╭─ Provided data

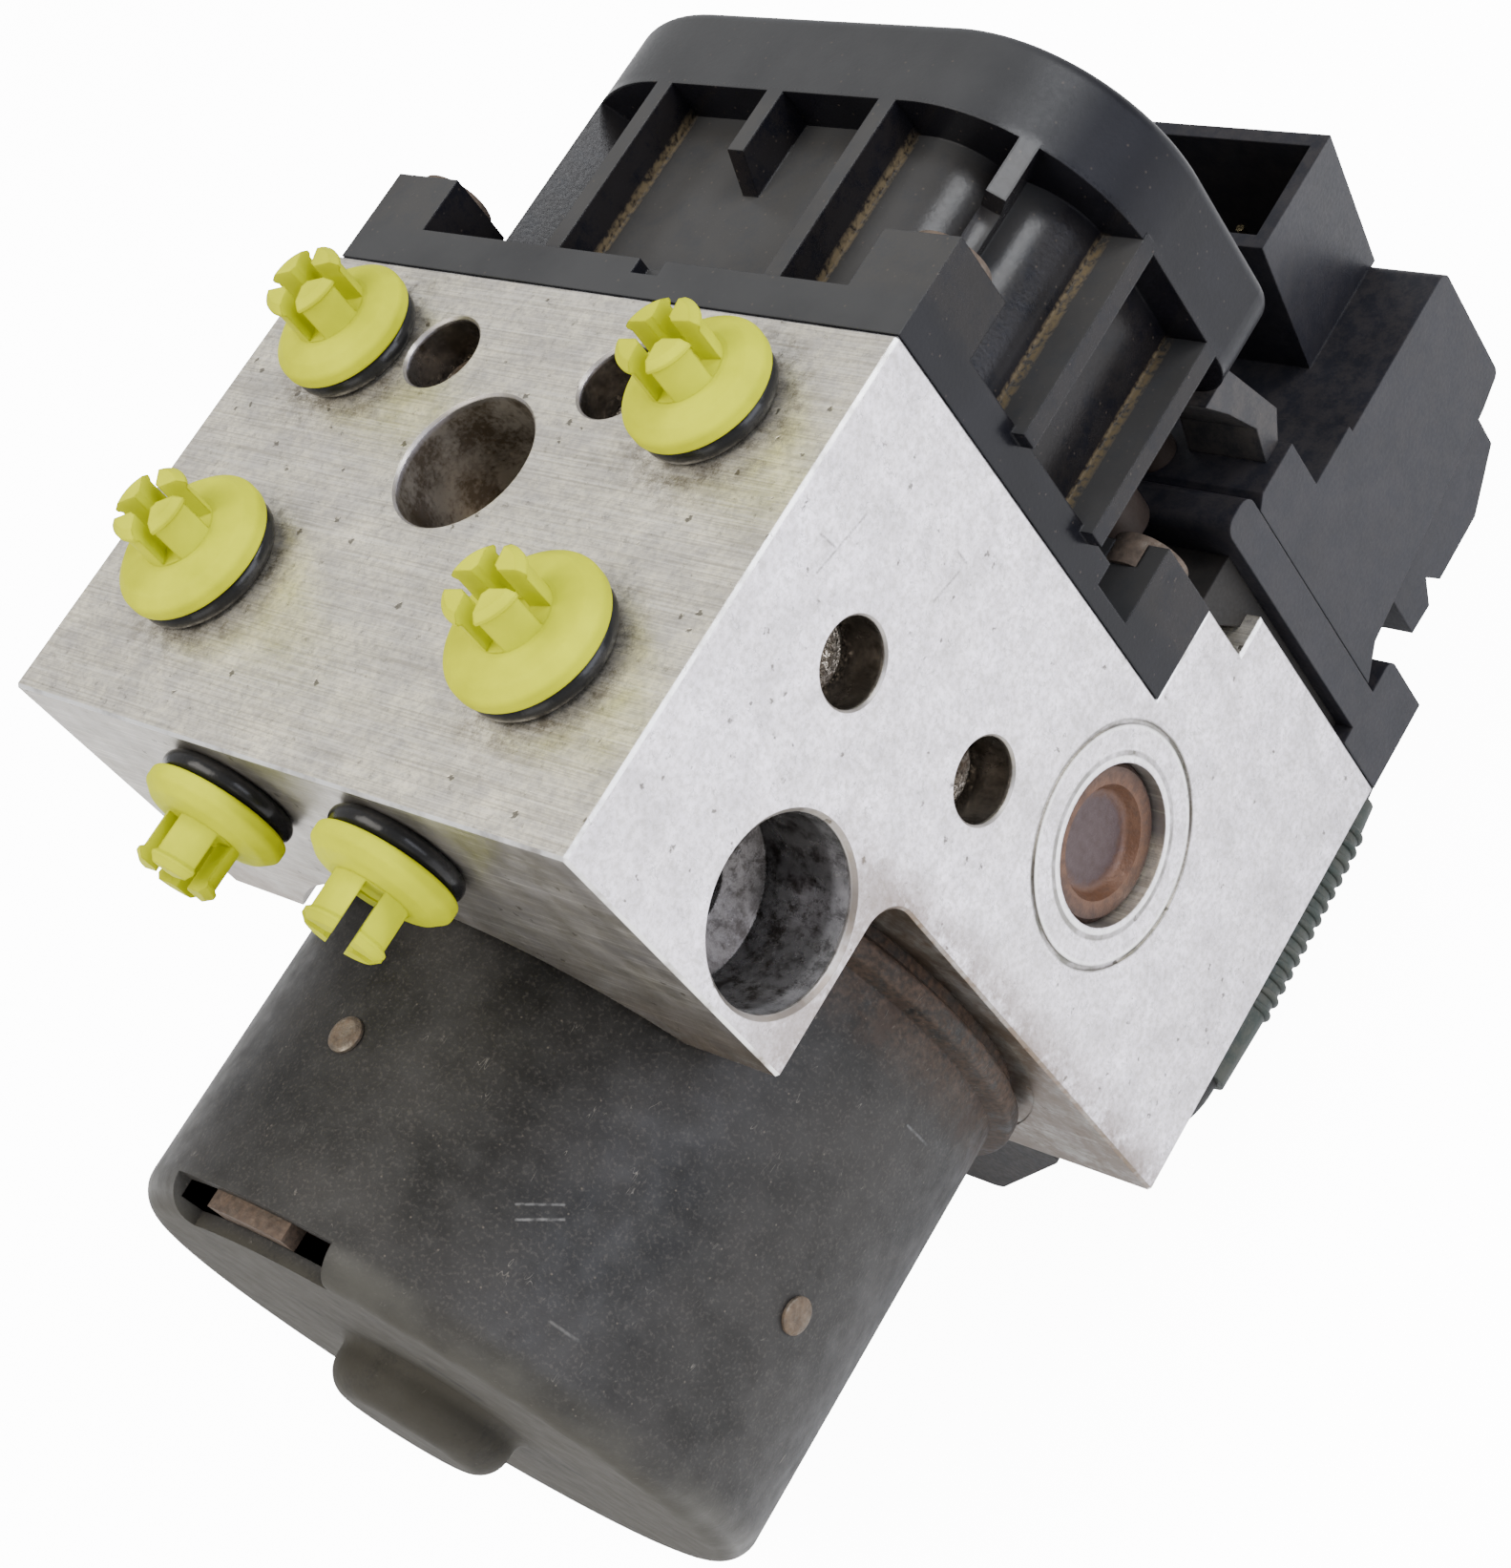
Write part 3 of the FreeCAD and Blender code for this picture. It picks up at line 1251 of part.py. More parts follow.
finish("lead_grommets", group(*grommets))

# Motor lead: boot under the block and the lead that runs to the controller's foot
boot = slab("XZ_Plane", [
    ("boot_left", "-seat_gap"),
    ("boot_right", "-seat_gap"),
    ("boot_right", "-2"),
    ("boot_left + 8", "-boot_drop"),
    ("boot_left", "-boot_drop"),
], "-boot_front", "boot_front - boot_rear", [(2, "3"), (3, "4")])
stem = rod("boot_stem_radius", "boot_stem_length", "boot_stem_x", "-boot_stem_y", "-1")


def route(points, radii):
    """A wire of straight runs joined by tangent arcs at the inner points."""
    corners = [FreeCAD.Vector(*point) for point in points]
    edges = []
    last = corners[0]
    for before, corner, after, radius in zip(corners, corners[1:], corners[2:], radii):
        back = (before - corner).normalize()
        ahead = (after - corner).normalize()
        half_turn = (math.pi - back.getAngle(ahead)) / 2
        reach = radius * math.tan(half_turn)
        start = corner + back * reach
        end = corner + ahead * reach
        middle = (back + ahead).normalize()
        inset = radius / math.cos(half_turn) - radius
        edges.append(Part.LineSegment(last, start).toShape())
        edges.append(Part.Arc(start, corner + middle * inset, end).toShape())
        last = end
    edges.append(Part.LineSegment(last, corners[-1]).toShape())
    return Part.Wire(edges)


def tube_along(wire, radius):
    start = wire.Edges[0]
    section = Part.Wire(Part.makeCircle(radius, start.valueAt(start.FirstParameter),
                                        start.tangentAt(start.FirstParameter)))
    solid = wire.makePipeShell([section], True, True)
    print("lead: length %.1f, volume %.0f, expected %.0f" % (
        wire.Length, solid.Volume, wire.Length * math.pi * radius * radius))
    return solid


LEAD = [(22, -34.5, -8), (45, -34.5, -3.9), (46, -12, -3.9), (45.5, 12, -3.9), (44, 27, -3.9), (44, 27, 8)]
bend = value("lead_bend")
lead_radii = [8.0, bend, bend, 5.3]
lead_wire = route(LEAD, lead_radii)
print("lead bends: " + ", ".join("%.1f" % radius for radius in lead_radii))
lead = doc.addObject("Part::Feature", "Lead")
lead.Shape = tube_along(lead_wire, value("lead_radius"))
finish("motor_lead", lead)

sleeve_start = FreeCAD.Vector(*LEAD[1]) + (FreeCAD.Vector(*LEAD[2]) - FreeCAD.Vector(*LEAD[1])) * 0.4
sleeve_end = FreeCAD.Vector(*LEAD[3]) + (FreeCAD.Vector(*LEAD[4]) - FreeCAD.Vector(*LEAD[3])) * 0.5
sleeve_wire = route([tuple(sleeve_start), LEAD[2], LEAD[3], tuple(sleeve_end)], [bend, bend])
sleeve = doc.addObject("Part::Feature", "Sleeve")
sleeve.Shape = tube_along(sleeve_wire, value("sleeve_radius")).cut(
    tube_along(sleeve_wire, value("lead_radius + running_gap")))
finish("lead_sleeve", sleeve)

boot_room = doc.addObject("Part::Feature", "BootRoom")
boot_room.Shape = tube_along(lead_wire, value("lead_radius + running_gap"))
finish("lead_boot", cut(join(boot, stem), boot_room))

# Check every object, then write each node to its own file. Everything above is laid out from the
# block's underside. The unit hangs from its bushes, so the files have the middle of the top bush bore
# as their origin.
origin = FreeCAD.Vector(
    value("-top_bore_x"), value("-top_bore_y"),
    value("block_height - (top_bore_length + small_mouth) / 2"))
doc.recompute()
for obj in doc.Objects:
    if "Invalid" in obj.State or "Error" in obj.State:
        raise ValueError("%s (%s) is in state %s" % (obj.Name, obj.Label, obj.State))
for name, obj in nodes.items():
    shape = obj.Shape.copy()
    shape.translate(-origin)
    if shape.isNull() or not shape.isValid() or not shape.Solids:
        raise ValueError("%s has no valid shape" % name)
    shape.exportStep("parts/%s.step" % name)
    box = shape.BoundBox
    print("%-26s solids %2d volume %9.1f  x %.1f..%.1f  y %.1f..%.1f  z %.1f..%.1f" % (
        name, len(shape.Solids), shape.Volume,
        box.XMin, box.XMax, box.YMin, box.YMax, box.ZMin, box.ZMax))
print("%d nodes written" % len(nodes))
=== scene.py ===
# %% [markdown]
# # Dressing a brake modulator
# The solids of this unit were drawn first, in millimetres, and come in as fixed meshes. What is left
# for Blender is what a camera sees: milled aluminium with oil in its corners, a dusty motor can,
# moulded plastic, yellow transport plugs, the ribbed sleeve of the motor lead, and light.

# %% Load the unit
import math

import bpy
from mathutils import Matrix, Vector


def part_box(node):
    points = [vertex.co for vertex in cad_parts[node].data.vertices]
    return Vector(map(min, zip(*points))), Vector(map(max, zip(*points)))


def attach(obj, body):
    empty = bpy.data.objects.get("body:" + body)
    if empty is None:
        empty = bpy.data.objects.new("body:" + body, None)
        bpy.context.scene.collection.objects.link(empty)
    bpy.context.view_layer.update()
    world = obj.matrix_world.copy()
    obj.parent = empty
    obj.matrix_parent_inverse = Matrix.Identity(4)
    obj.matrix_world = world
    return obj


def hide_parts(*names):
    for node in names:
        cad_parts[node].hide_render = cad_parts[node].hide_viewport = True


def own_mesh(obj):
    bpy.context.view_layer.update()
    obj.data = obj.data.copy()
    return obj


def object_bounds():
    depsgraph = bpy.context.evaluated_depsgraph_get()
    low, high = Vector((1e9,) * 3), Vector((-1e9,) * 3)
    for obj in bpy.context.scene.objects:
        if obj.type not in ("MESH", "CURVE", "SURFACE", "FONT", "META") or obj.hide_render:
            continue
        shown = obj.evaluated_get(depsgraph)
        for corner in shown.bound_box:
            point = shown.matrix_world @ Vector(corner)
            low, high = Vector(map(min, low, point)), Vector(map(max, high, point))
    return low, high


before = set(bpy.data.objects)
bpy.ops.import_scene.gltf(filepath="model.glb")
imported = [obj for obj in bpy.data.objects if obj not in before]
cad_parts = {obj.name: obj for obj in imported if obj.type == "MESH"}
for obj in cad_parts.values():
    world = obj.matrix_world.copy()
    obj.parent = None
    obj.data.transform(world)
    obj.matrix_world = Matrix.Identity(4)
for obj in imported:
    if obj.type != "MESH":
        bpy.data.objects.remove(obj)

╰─

Aim
The first line to be transcribed is the one containing "cut(join(boot, stem), boot_room))", and the last is the one containing "if empty is". Transcribe exactly those lines and nothing else.

Solution to the problem
finish("lead_boot", cut(join(boot, stem), boot_room))

# Check every object, then write each node to its own file. Everything above is laid out from the
# block's underside. The unit hangs from its bushes, so the files have the middle of the top bush bore
# as their origin.
origin = FreeCAD.Vector(
    value("-top_bore_x"), value("-top_bore_y"),
    value("block_height - (top_bore_length + small_mouth) / 2"))
doc.recompute()
for obj in doc.Objects:
    if "Invalid" in obj.State or "Error" in obj.State:
        raise ValueError("%s (%s) is in state %s" % (obj.Name, obj.Label, obj.State))
for name, obj in nodes.items():
    shape = obj.Shape.copy()
    shape.translate(-origin)
    if shape.isNull() or not shape.isValid() or not shape.Solids:
        raise ValueError("%s has no valid shape" % name)
    shape.exportStep("parts/%s.step" % name)
    box = shape.BoundBox
    print("%-26s solids %2d volume %9.1f  x %.1f..%.1f  y %.1f..%.1f  z %.1f..%.1f" % (
        name, len(shape.Solids), shape.Volume,
        box.XMin, box.XMax, box.YMin, box.YMax, box.ZMin, box.ZMax))
print("%d nodes written" % len(nodes))
=== scene.py ===
# %% [markdown]
# # Dressing a brake modulator
# The solids of this unit were drawn first, in millimetres, and come in as fixed meshes. What is left
# for Blender is what a camera sees: milled aluminium with oil in its corners, a dusty motor can,
# moulded plastic, yellow transport plugs, the ribbed sleeve of the motor lead, and light.

# %% Load the unit
import math

import bpy
from mathutils import Matrix, Vector


def part_box(node):
    points = [vertex.co for vertex in cad_parts[node].data.vertices]
    return Vector(map(min, zip(*points))), Vector(map(max, zip(*points)))


def attach(obj, body):
    empty = bpy.data.objects.get("body:" + body)
    if empty is None:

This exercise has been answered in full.